3. Collective Vector (VII)
Once individual orbits are stable and the relationship lattice is clear, Frontier Alchemy channels the surplus light outward. Experimentation becomes the community’s propulsion system, transforming excess energy not into dominion but into exploration—new arts, sciences, and social forms that expand the cosmos we share. Collective power thus becomes a sail, not an anchor: it propels us forward instead of holding others back.
Reclaiming Culture
Culture isn’t something you shrug on like a well-cut jacket; it’s the loom humming in the corner, the one we keep threading whether we notice or not. Destiny, consent, equanimity, transparency, integrity, community, transformation—those are our shuttles snapping back and forth. Choose your own thread, by all means, but remember we’re weaving one cloth and it has to be tough enough to cover more than your own shoulders. Every time we hammer out ground rules in daylight, or lend a hand sideways because we see ourselves in the other, the pattern repeats.
The Victorians stumbled into their fabric by birthright; we get to craft ours on purpose—a light-packing grammar of belief, behavior, and boundary that flexes, travels, and refuses to calcify into empire.

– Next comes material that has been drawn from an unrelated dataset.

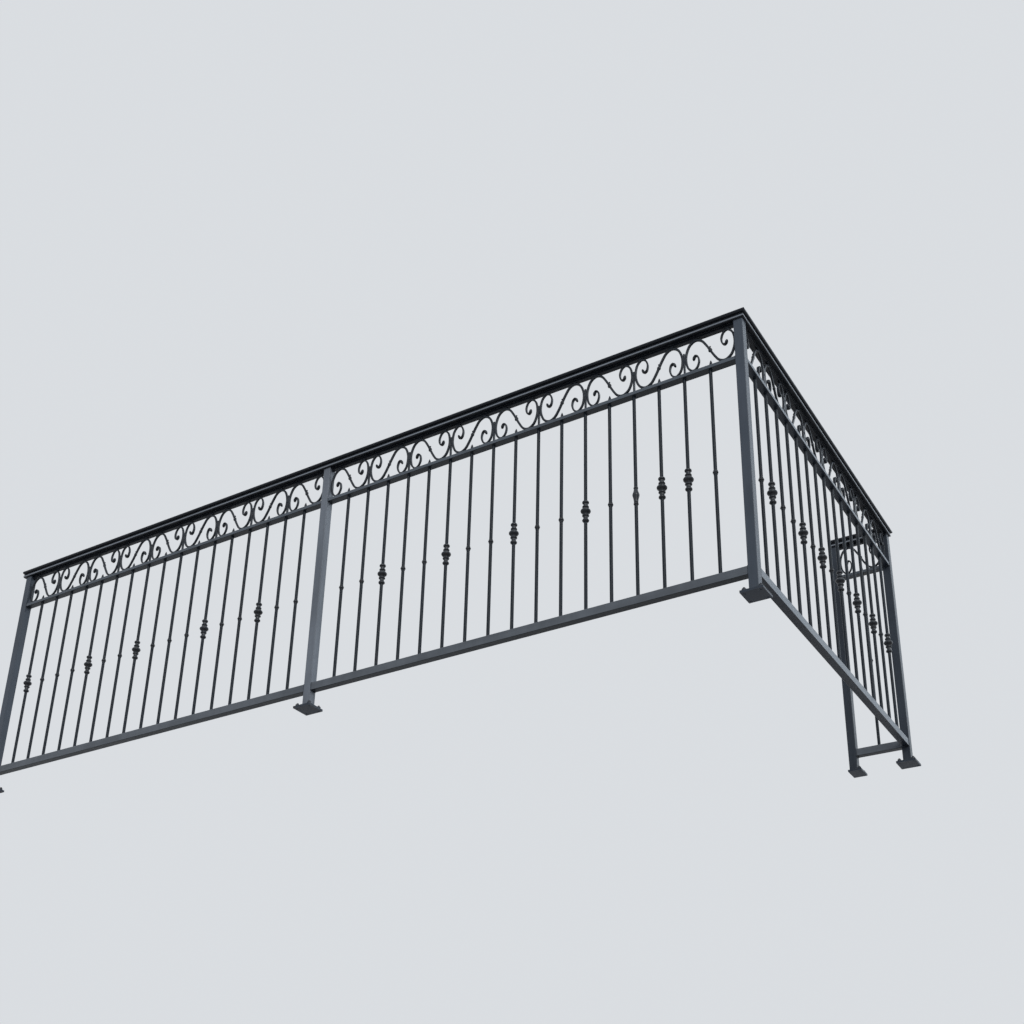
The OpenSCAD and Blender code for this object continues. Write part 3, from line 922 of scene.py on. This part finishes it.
def weldBoard():
    board, inlet = geometryBoard("weldBeads", {"Step": 0.002, "Ripple": 0.2, "Seed": 1})
    line = board.node("GeometryNodeMeshToCurve", {}, {0: inlet["Guide"]})
    line = board.node("GeometryNodeResampleCurve", {"mode": "LENGTH"}, {
        "Curve": line, "Length": inlet["Step"],
    })
    section = board.node("GeometryNodeCurvePrimitiveCircle", {}, {"Resolution": 6, "Radius": 1.0})
    girth = board.node("GeometryNodeInputNamedAttribute", {"data_type": "FLOAT"}, {"Name": "girth"})
    ripple = board.node("FunctionNodeRandomValue", {"data_type": "FLOAT"}, {
        2: 1 - inlet["Ripple"], 3: 1 + inlet["Ripple"], "Seed": inlet["Seed"],
    }, out=1)
    bead = board.node("GeometryNodeCurveToMesh", {}, {
        "Curve": line, "Profile Curve": section, "Scale": girth * ripple, "Fill Caps": True,
    })
    closeBoard(board, bead, paints["weldPaint"])
    return board


welds = guideMesh("weld_beads", weldLine["points"], weldLine["links"], {"girth": weldLine["girths"]})
grow(welds, weldBoard(), {"Step": weld["step"] * mm, "Ripple": weld["ripple"], "Seed": weld["seed"]})
finishPiece(welds, "rail_paint")
print("welds run:", len(welds.data.polygons), "faces")


# Studio: a pale floor, a pale backdrop and soft light; the camera looks up past the floor
studio = {
    "floorHalf": 120,
    "floor": shade(0.902, 0.868, 0.826),
    "floorBounce": shade(0.24, 0.24, 0.235),
    "touch": 0.004,
    "backdrop": shade(0.70, 0.725, 0.755),
    "sky": shade(0.80, 0.88, 1.0),
    "skyPower": 0.64,
    "suns": [
        {
            "name": "frontSun", "from": (3.5, -4.0, 3.0), "power": 1.3, "angle": 35,
            "colour": (1.0, 0.98, 0.95),
        },
        {
            "name": "backSun", "from": (3.0, 4.0, 3.0), "power": 0.5, "angle": 45,
            "colour": (0.76, 0.89, 1.0),
        },
    ],
}


def sightShare(board):  # 1 where the camera, a reflection or glass looks, 0 where light falls
    rays = board.node("ShaderNodeLightPath").socket.node
    seen, mirrored, passed = (
        Wire(board, rays.outputs[label])
        for label in ("Is Camera Ray", "Is Glossy Ray", "Is Transmission Ray"))
    return (seen + mirrored + passed).limited()


def layFloor(setup):
    half = setup["floorHalf"]
    corners = [(-half, -half, 0), (half, -half, 0), (half, half, 0), (-half, half, 0)]
    mesh = bpy.data.meshes.new("studioFloor")
    mesh.from_pydata(corners, [], [(0, 1, 2, 3)])
    floor = linkMesh("studioFloor", mesh)
    paint = bpy.data.materials.new("studioFloor")
    paint.use_nodes = True
    board = Board(paint.node_tree)
    length = board.node("ShaderNodeLightPath", out="Ray Length")
    fromBelow = board.node("ShaderNodeNewGeometry", out="Backfacing")
    touching = 1 - length.rise(0, setup["touch"])  # light still reaches what stands on the floor
    tone = board.blend(sightShare(board), setup["floorBounce"], setup["floor"])
    matt = board.node("ShaderNodeBsdfDiffuse", {}, {"Color": tone})
    clear = board.node("ShaderNodeBsdfTransparent")
    shown = board.node("ShaderNodeMixShader", {}, {
        0: (fromBelow + touching).limited(), 1: matt, 2: clear,
    })
    board.node("ShaderNodeOutputMaterial", {}, {"Surface": shown})
    mesh.materials.append(paint)
    floor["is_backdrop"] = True


def hangSky(setup):
    world = bpy.data.worlds.new("studioSky")
    bpy.context.scene.world = world
    world.use_nodes = True
    board = Board(world.node_tree)
    light = board.node("ShaderNodeBackground", {}, {"Color": setup["sky"], "Strength": setup["skyPower"]})
    backdrop = board.node("ShaderNodeBackground", {}, {"Color": setup["backdrop"], "Strength": 1.0})
    mixed = board.node("ShaderNodeMixShader", {}, {0: sightShare(board), 1: light, 2: backdrop})
    board.node("ShaderNodeOutputWorld", {}, {"Surface": mixed})


def hangSun(setup):
    lamp = bpy.data.lights.new(setup["name"], "SUN")
    lamp.energy = setup["power"]
    lamp.color = setup["colour"]
    lamp.angle = math.radians(setup["angle"])
    sun = bpy.data.objects.new(setup["name"], lamp)
    sun.location = setup["from"]
    sun.rotation_euler = (-Vector(setup["from"])).to_track_quat("-Z", "Y").to_euler()
    bpy.context.collection.objects.link(sun)


layFloor(studio)
hangSky(studio)
for sunSetup in studio["suns"]:
    hangSun(sunSetup)
bpy.context.scene.view_settings.view_transform = "Standard"
print("studio lit")

low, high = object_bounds()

So the job before us isn’t polishing relics or smashing them; it’s composition. Write living folklore. Build pop-up polities that stretch without tearing. Trade seeds across the fences we can’t see. That’s the real work. If we steward these ideals well—testing, pruning, iterating—they will propagate as naturally as once did chapel hymns or cricket rules, yet without the hidden cargo of domination. The reward is a culture agile enough to meet futures we cannot yet name: constellations that hold their shape precisely because each star burns in liberty.
Love is the law, love under will.
Footnotes
- 1Barzini, Luigi Giorgio. 1983. The Europeans. Simon and Schuster, 52-54.